Im so glad you are alright now !! This was a great anecdote to help us all understand the unimportance of diapers to the medical community and the importance of the people who care for you.
 
It is pretty funny though, i think a lot of people are wearing less than attractive outfit day or night when bad things happen to anyone the first thought is WHY did i throw on THIS old thing???

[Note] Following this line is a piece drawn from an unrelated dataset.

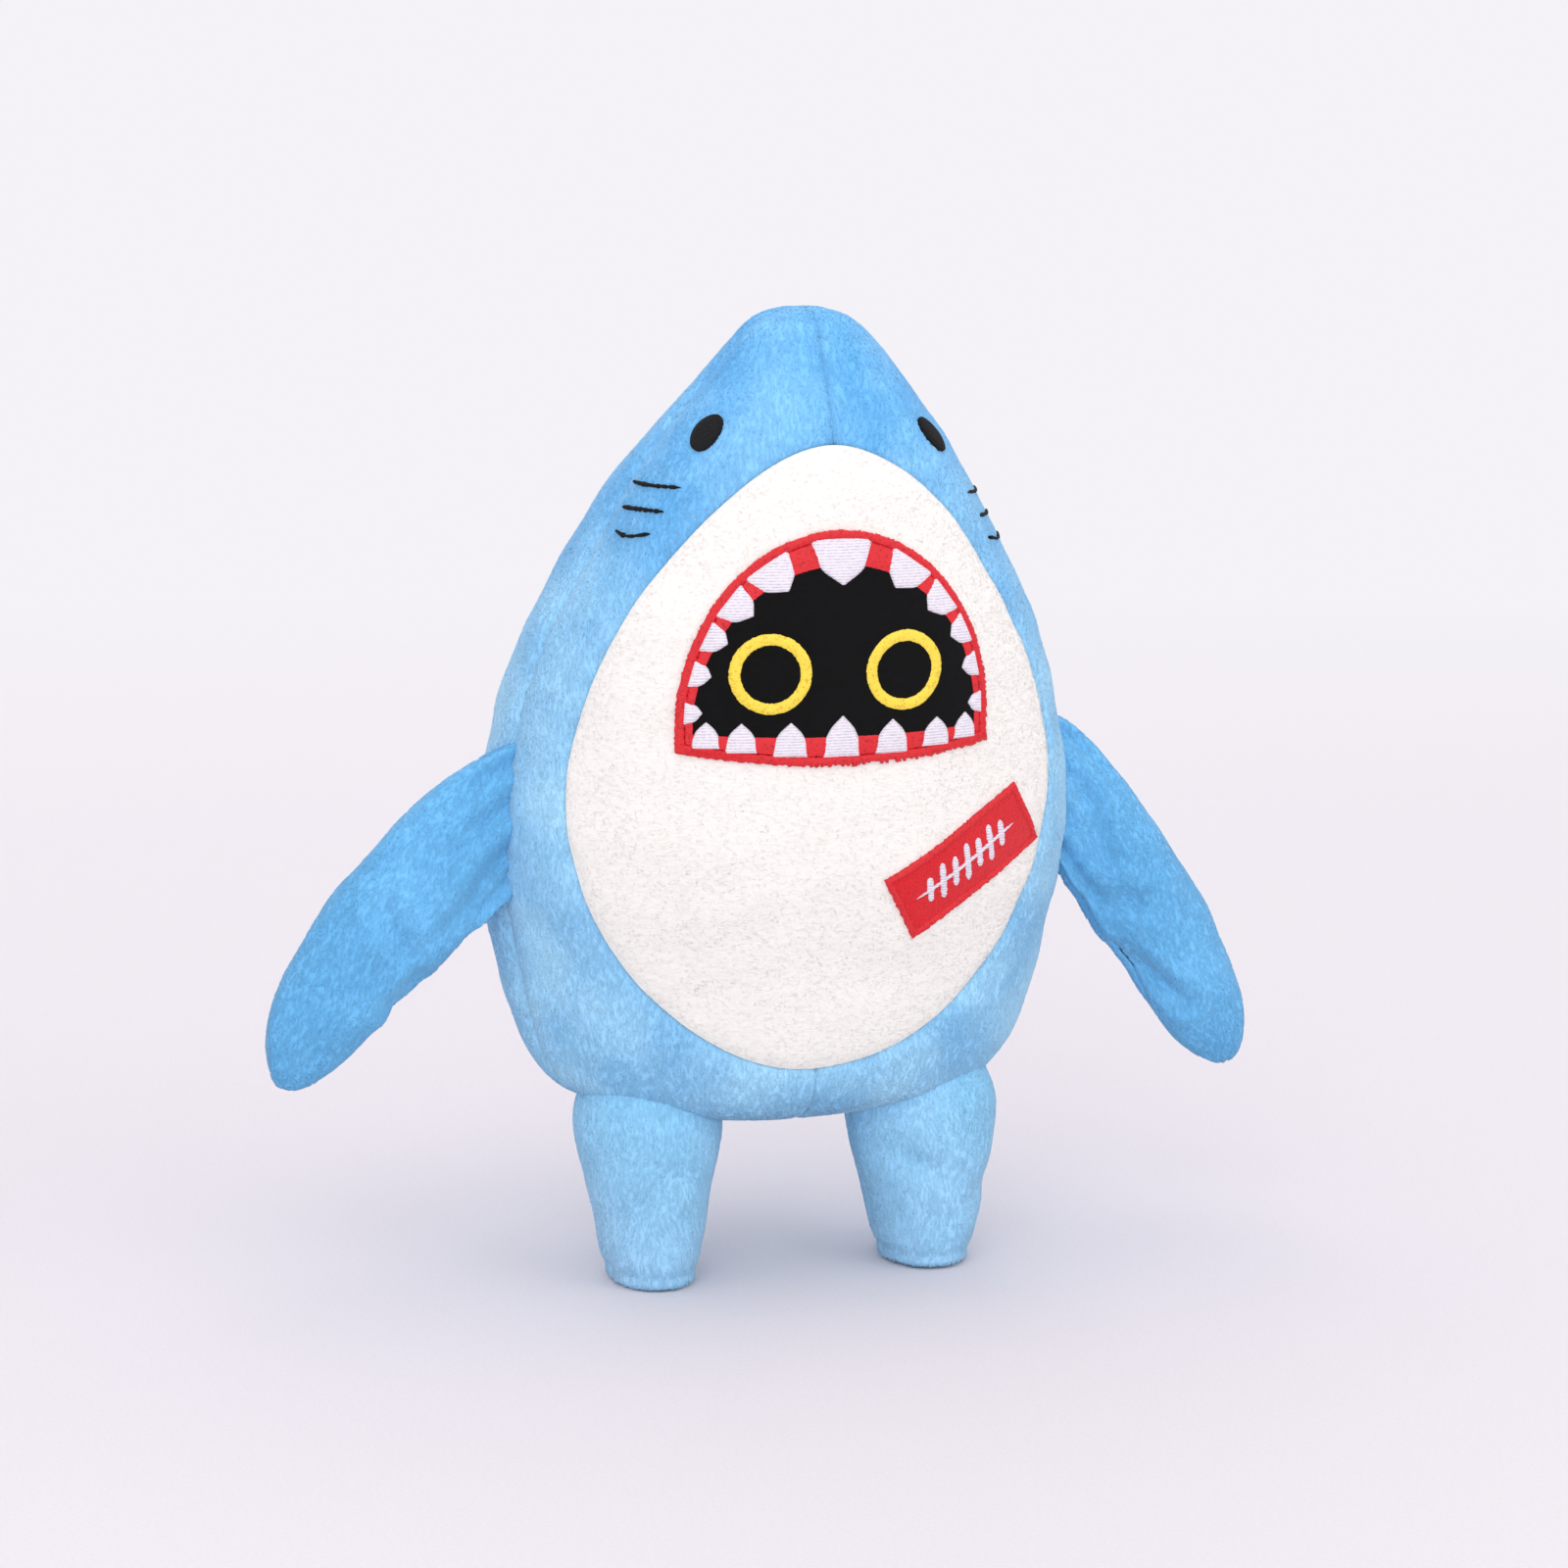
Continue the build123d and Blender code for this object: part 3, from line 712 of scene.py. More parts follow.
def pressed_felt(name, hex_code, shade_hex):
    """Pressed polyester felt: dull, with fine tangled fibres about 0.4 mm apart."""
    material, tree, place, _ = new_material(name)
    inputs = {"Vector": place, "Scale": 2400.0, "Detail": 4.0}
    fibres = add_node(tree, "ShaderNodeTexNoise", inputs)
    factor = add_node(tree, "ShaderNodeMapRange", (fibres, 0.35, 0.6))
    finish_material(
        tree, factor, shade_hex, hex_code, fibres, 0.0003,
        Roughness=0.95, Sheen_Weight=0.2, Specular_IOR_Level=0.2,
    )
    return material


def polyester_fibre(name, hex_code, shade_hex):
    """Loose polyester fibre fill: white, dull and cloudy, in clouds about 7 mm wide."""
    material, tree, place, _ = new_material(name)
    clouds = add_node(tree, "ShaderNodeTexNoise", {"Vector": place, "Scale": 140.0, "Detail": 6.0})
    factor = add_node(tree, "ShaderNodeMapRange", (clouds, 0.3, 0.7))
    finish_material(
        tree, factor, shade_hex, hex_code, clouds, 0.003, Roughness=1.0, Sheen_Weight=0.3
    )
    return material


made_materials = {}


def finish_of(name):
    """The material of a finish, made once."""
    if name not in made_materials:
        tints = bpy.context.scene.plush_shark_colours
        maker, title, *details = {
            # The second colours of the body's and the legs' pile are painted light, lighter low
            # down.
            "blue_plush": (
                knitted_minky, "blue minky", tints.blue, tints.painted_lit_blue, (0.17, 0.24)
            ),
            "fin_plush": (
                knitted_minky, "blue minky of the fins", tints.fin, "#84CDF9", (-1.0, -0.9)
            ),
            "leg_plush": (
                knitted_minky, "blue minky of the legs", tints.leg, "#ABDCFD", (0.02, 0.06)
            ),
            "white_plush": (sheared_velboa, "white velboa", tints.white, "#F1EFE8"),
            "black_velboa": (sheared_velboa, "black velboa", tints.black, "#020203", 0.02),
            "red_felt": (pressed_felt, "red felt", tints.felt, "#C41F28"),
            "red_thread": (satin_thread, "red satin thread", tints.red, "#A81622"),
            "white_thread": (satin_thread, "white satin thread", tints.tooth, "#C9C3D2", True),
            "yellow_thread": (satin_thread, "yellow satin thread", tints.yellow, "#DDB226"),
            "black_thread": (satin_thread, "black satin thread", tints.ink, "#030304", False, 0.1),
            "blue_thread": (satin_thread, "blue sewing thread", tints.blue, "#2E7FC0"),
            "stuffing": (polyester_fibre, "polyester fibre", tints.fibre, "#DAD8D2"),
        }[name]
        made_materials[name] = maker(title, *details)
    return made_materials[name]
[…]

I used to sleep fully dressed on my sofa in order to fly over to my mothers placce in the middle of the night but i fear that disshevelled hair no make up snd bleary eyes i just looked like an old drunk or drug addict to the nice clean cut medics at 3am.
 
Oh my gosh maymay you are truly a god send to us!!!! Your humor and look on life is so awesome!! Thank you for being you!!!!!
 
I have found the medical folks at hospitals have been through this and are very understanding. My prostate cancer came back and I need radiation on my hip. I leak and wear a pullup. for the treatment I have to remove all underware. the folks have been just great. Totally understanding.
 
You are correct, and this is how I feel about it as well. I have been living in diapers 24/7 for about 7years now. I have come to terms and no longer feel embarrassed about it. It is a medical device I need for a medical condition. To that though I have had nurses and had others tell me of theirs who are extremely insensitive about the issue and have even made fun of myself or the other person. It is ridiculous and bs they should know better. But I reported the nurse at mine and the problem was taken care of. I have heard the same happening to others at other places and I always encourage they do the same. But these are mostly regular doctor offices nurses that are like this, I have not met anyone in a hospital or ER that has said or mentioned anything past whether I need to change or not. These nurses see it all the time. If we are to change the stigma against adults needing diapers though we have to start with ourselves. If we can't accept us how can we expect anyone else to.
 
I was feeling dejected, and your stories have helped me so much. When we add shame and fear and embarrassment to the physical and financial and other difficulties of being incontinent, we are harming ourselves.
Thank goodness that those of you who have been hospitalized/rehabbed have returned home.

May everyone take good care.
 
Yes Draconic!!
Absolutely demand to be treated witb respect!!
As ive said before, wnat amuses me is knowing they too might very well be in this incontinence congo line in time. Its a common issue.